8. | Takeover Code and Rule 9 Waiver |
The Takeover Code applies to the Company and governs,inter alia, transactions which may result in a change of control of a company to which the Takeover Code applies. Under Rule 9 of the Takeover Code, any person who acquires, whether by a series of transactions over a period of time or not, an interest (as defined in the Takeover Code) in shares which, taken together with shares in which he is already interested, or in which persons acting in concert with him are interested, carry 30 per cent. or more of the voting rights of a company which is subject to the Takeover Code, is normally required to make a general offer to all the remaining Shareholders to acquire their shares.
Similarly, Rule 9 of the Takeover Code also provides that when any person, together with persons acting in concert with him, is interested in shares which, in aggregate, carry more than 30 per cent. of the voting rights of such company, but does not hold shares carrying 50 per cent. or more of such voting rights, a general offer will normally be required if any further interest in shares is acquired by any such person.
An offer under Rule 9 must be in cash and must be at the highest price paid by the person required to make the offer, or any person acting in concert with him, for any interest in shares of the company in question during the 12 months prior to the announcement of the offer.
Shareholders should be aware that, under the Takeover Code, if a person (or group of persons acting in concert) holds interests in shares carrying more than 50 per cent. of the company’s voting rights, that person (or any person(s) acting in concert with him) will normally be entitled to increase their holding or voting rights without incurring any further obligations under Rule 9 to make a mandatory offer, although the Investor (and any person acting in concert with him) will not be able to increase his percentage shareholding through or between a Rule 9 threshold without Panel consent.

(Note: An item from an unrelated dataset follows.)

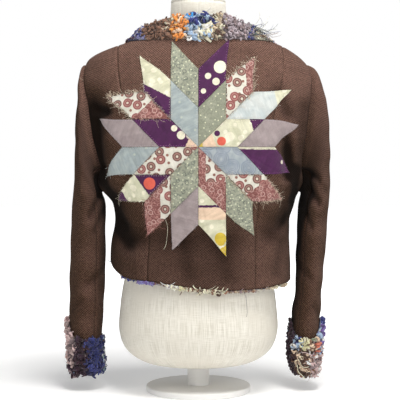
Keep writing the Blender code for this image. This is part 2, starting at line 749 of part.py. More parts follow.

Persons acting in concert include persons who, pursuant to an agreement or understanding (whether formal or informal),co-operate to obtain or consolidate control of a company.
Maximum potential controlling position
The Investor currently holds 163,205 Existing Ordinary Shares (represented by ADSs). Immediately following the Subscription, the Investor will hold in aggregate 78,288,205 New Ordinary Shares (represented by ADSs), representing approximately 48.81 per cent. of the Enlarged Ordinary Share Capital. The Investor’s subscription for New Ordinary Shares would, without the Waiver, oblige the Investor to make a general offer to Shareholders under Rule 9 of the Takeover Code.

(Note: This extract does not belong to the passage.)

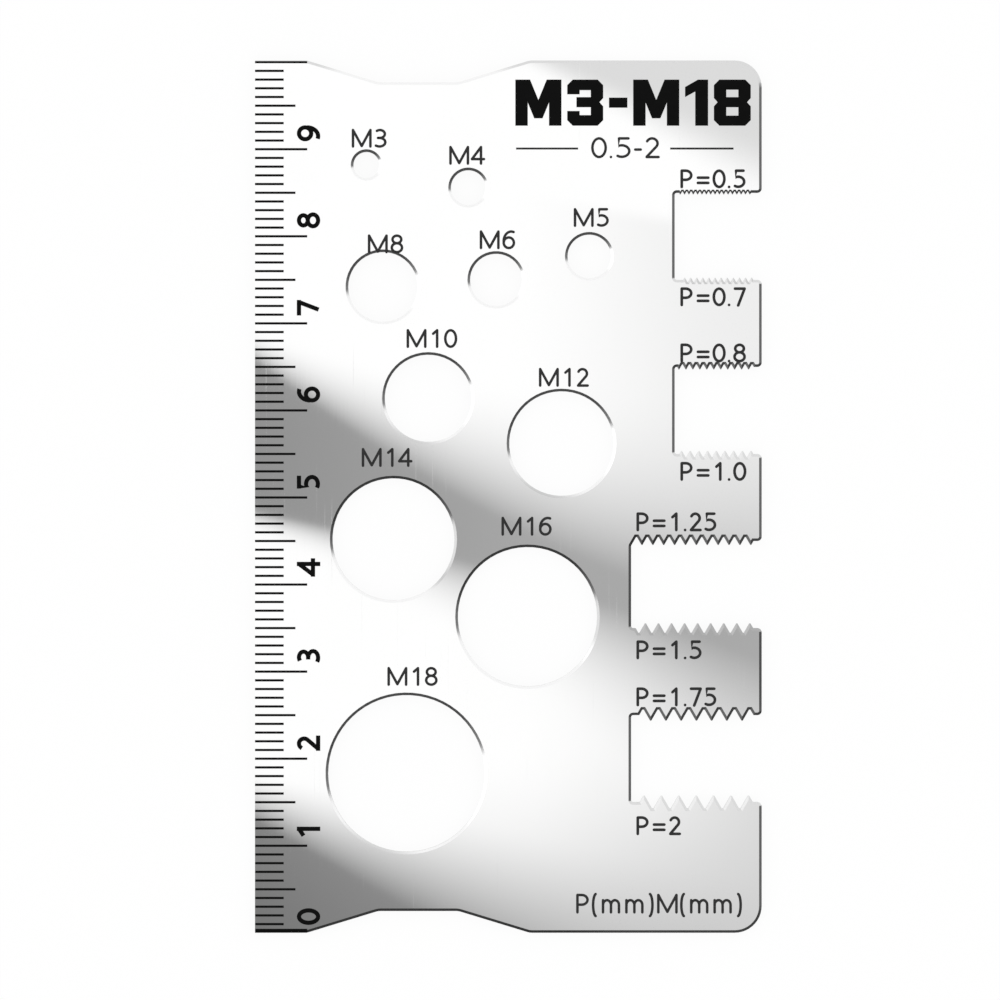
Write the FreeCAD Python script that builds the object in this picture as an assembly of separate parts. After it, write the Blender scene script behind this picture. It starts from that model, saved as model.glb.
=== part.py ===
# Thread pitch gauge: one flat card of polished stainless steel.
# The left edge is a 100 mm ruler, the ten round holes size screws by diameter, and the four
# notches in the right edge carry toothed combs that size screw threads by pitch.
# X runs across the card, Y along the ruler, Z out of the marked face. The origin is the centre
# of the underside. All sizes are in millimetres.
import FreeCAD, Part
import math
import os
from collections import namedtuple

# Card
card_width = 58.2
card_length = 100.2
card_thickness = 1.2
corner_radius = 3.1
edge_break_width = 0.3
edge_break_height = 0.1

# Finger recesses, one in each end of the card, placed from the left edge
recess_centre = 18.75
recess_mouth_width = 25.6
recess_floor_width = 9.2
recess_depth = 2.5
recess_corner_radius = 2.0

# Comb notches in the right edge, placed from the zero end of the ruler
notch_height = 10.0
notch_spacing = 20.0
first_notch_start = 15.0
deep_notch_depth = 15.0
shallow_notch_depth = 10.0
notch_inner_radius = 0.25
notch_mouth_radius = 0.5

# Comb teeth: 60 degree profile, crests and roots cut to a narrow flat. A comb fills its side of
# the notch, up to the shortest straight ledge that may stay before the rounded mouth.
flank_angle = 60.0
flat_share_of_pitch = 1 / 12
tooth_break_share_of_pitch = 0.36
mouth_ledge = 0.35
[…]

Whether or not the Rule 9 Waiver is approved, the Investor will not be restricted from making an offer for the Company.
The Investor’s shareholding in the Company following the Subscription is set out in Part II of this Document.

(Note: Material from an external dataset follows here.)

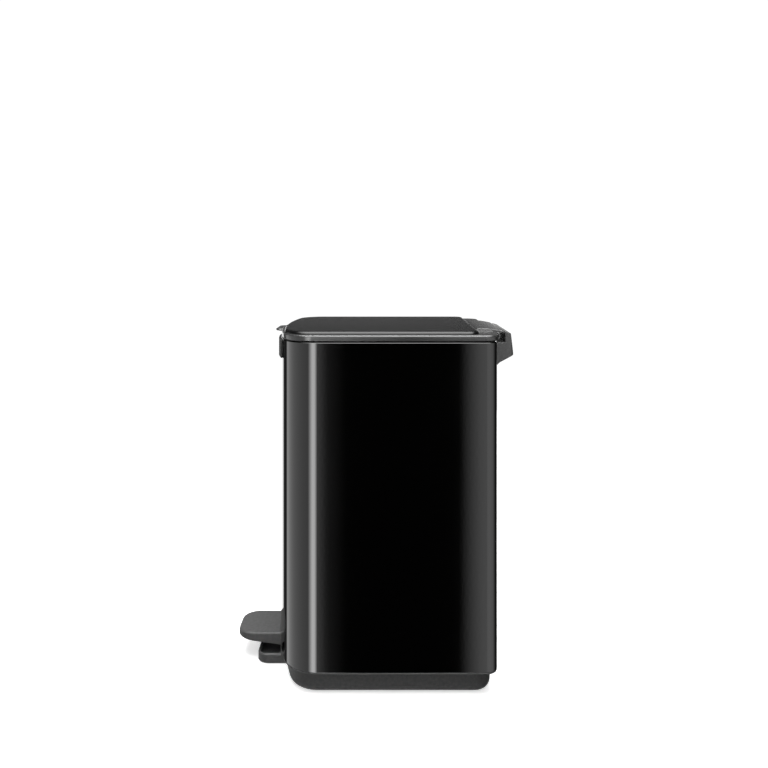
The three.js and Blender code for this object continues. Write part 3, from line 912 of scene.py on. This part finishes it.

The Company has applied to the Panel for the Waiver in order to permit the Subscription without triggering an obligation on the part of the Investor to make a general offer to Shareholders.
The Panel has agreed, subject to Resolution 3 at the General Meeting being passed on a poll of Independent Shareholders, to waive the requirement which might otherwise arise as a result of the Subscription, for the Investor to make a general offer to all Shareholders. Accordingly, Shareholders should be aware that, following completion of the Subscription, the Investor will hold more than 30 per cent. and less than 50 per cent. of the Company’s voting share capital, and will not be able to increase his holdings in the Company without incurring an obligation under Rule 9 to make a mandatory offer to the other Shareholders.